:: Data lines ::
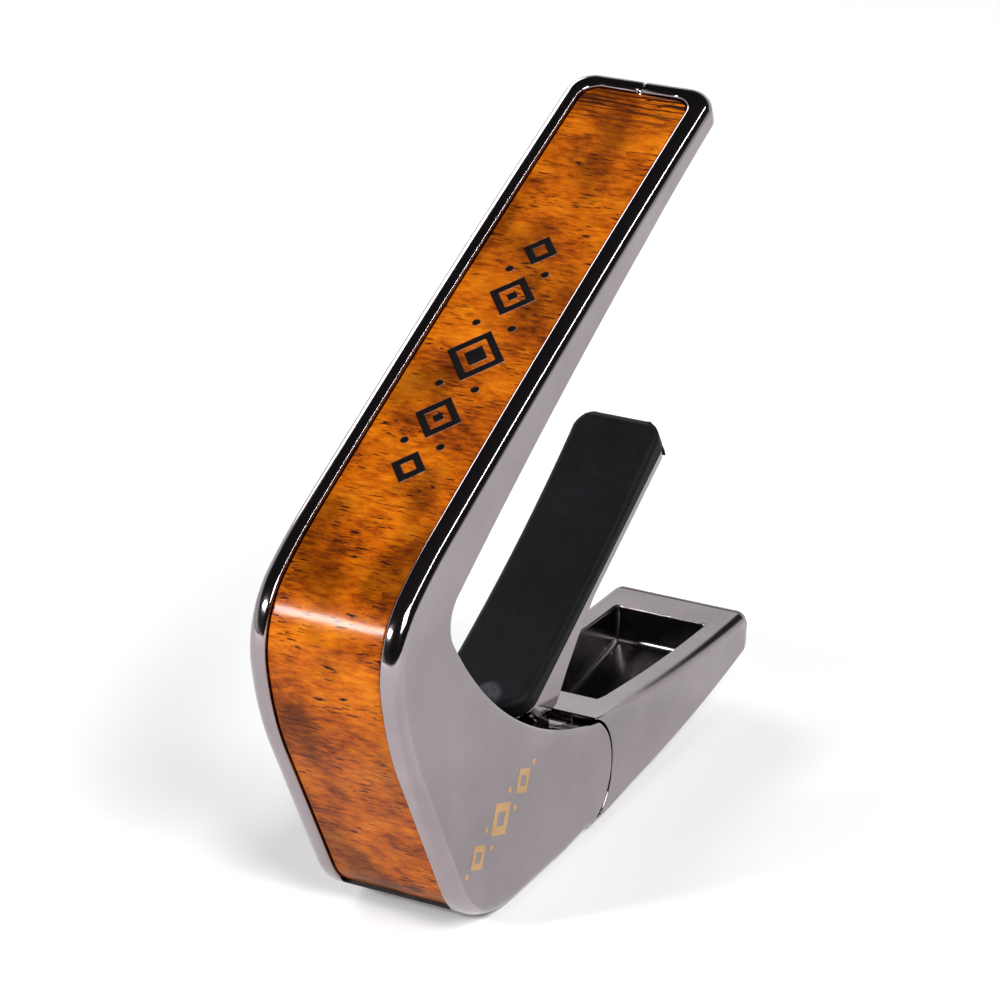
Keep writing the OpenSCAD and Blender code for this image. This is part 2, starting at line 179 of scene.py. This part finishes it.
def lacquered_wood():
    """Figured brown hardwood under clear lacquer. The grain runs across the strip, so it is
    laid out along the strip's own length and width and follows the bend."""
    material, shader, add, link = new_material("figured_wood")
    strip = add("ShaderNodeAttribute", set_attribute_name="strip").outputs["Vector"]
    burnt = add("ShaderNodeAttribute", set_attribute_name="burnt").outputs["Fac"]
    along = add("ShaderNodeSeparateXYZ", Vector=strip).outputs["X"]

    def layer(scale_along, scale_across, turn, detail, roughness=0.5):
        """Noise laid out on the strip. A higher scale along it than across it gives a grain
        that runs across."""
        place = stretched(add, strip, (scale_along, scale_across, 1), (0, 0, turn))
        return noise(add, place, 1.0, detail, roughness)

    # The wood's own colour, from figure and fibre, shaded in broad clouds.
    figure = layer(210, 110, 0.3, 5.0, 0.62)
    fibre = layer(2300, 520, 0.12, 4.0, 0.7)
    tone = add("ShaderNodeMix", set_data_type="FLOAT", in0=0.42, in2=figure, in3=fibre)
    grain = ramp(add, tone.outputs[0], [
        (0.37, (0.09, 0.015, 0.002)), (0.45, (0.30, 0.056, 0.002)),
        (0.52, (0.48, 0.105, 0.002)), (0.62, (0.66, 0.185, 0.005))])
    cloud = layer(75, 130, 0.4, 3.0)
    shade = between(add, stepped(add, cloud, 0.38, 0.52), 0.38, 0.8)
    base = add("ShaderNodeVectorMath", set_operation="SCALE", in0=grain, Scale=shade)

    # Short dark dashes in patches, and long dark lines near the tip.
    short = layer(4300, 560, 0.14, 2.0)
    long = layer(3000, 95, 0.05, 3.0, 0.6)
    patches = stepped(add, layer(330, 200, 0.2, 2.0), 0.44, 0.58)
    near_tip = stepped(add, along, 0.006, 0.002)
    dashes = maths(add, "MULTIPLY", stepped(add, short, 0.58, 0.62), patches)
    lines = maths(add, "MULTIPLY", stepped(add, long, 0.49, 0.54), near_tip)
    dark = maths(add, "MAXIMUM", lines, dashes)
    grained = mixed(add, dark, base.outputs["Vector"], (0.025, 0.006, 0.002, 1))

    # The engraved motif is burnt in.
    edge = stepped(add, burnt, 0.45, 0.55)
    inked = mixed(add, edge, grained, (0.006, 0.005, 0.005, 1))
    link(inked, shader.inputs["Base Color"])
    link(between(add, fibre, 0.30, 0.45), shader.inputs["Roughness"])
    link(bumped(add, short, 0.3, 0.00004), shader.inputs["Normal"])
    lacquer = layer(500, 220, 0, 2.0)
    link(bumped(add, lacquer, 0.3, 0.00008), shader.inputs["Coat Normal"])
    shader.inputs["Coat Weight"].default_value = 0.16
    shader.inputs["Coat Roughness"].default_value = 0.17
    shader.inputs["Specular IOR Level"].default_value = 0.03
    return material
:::
§ **Written problem**: Output the data above exactly, please, line for line.

§ **Reply**:
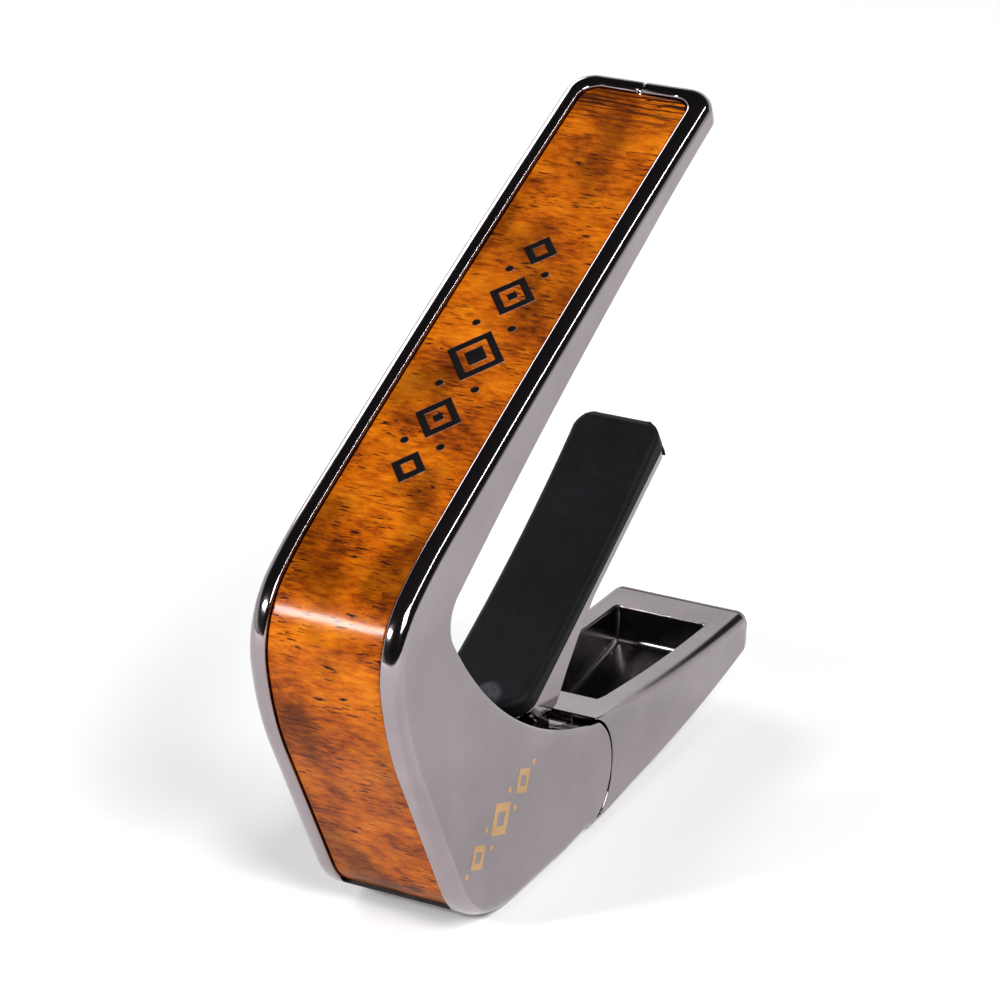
Keep writing the OpenSCAD and Blender code for this image. This is part 2, starting at line 179 of scene.py. This part finishes it.
def lacquered_wood():
    """Figured brown hardwood under clear lacquer. The grain runs across the strip, so it is
    laid out along the strip's own length and width and follows the bend."""
    material, shader, add, link = new_material("figured_wood")
    strip = add("ShaderNodeAttribute", set_attribute_name="strip").outputs["Vector"]
    burnt = add("ShaderNodeAttribute", set_attribute_name="burnt").outputs["Fac"]
    along = add("ShaderNodeSeparateXYZ", Vector=strip).outputs["X"]

    def layer(scale_along, scale_across, turn, detail, roughness=0.5):
        """Noise laid out on the strip. A higher scale along it than across it gives a grain
        that runs across."""
        place = stretched(add, strip, (scale_along, scale_across, 1), (0, 0, turn))
        return noise(add, place, 1.0, detail, roughness)

    # The wood's own colour, from figure and fibre, shaded in broad clouds.
    figure = layer(210, 110, 0.3, 5.0, 0.62)
    fibre = layer(2300, 520, 0.12, 4.0, 0.7)
    tone = add("ShaderNodeMix", set_data_type="FLOAT", in0=0.42, in2=figure, in3=fibre)
    grain = ramp(add, tone.outputs[0], [
        (0.37, (0.09, 0.015, 0.002)), (0.45, (0.30, 0.056, 0.002)),
        (0.52, (0.48, 0.105, 0.002)), (0.62, (0.66, 0.185, 0.005))])
    cloud = layer(75, 130, 0.4, 3.0)
    shade = between(add, stepped(add, cloud, 0.38, 0.52), 0.38, 0.8)
    base = add("ShaderNodeVectorMath", set_operation="SCALE", in0=grain, Scale=shade)

    # Short dark dashes in patches, and long dark lines near the tip.
    short = layer(4300, 560, 0.14, 2.0)
    long = layer(3000, 95, 0.05, 3.0, 0.6)
    patches = stepped(add, layer(330, 200, 0.2, 2.0), 0.44, 0.58)
    near_tip = stepped(add, along, 0.006, 0.002)
    dashes = maths(add, "MULTIPLY", stepped(add, short, 0.58, 0.62), patches)
    lines = maths(add, "MULTIPLY", stepped(add, long, 0.49, 0.54), near_tip)
    dark = maths(add, "MAXIMUM", lines, dashes)
    grained = mixed(add, dark, base.outputs["Vector"], (0.025, 0.006, 0.002, 1))

    # The engraved motif is burnt in.
    edge = stepped(add, burnt, 0.45, 0.55)
    inked = mixed(add, edge, grained, (0.006, 0.005, 0.005, 1))
    link(inked, shader.inputs["Base Color"])
    link(between(add, fibre, 0.30, 0.45), shader.inputs["Roughness"])
    link(bumped(add, short, 0.3, 0.00004), shader.inputs["Normal"])
    lacquer = layer(500, 220, 0, 2.0)
    link(bumped(add, lacquer, 0.3, 0.00008), shader.inputs["Coat Normal"])
    shader.inputs["Coat Weight"].default_value = 0.16
    shader.inputs["Coat Roughness"].default_value = 0.17
    shader.inputs["Specular IOR Level"].default_value = 0.03
    return material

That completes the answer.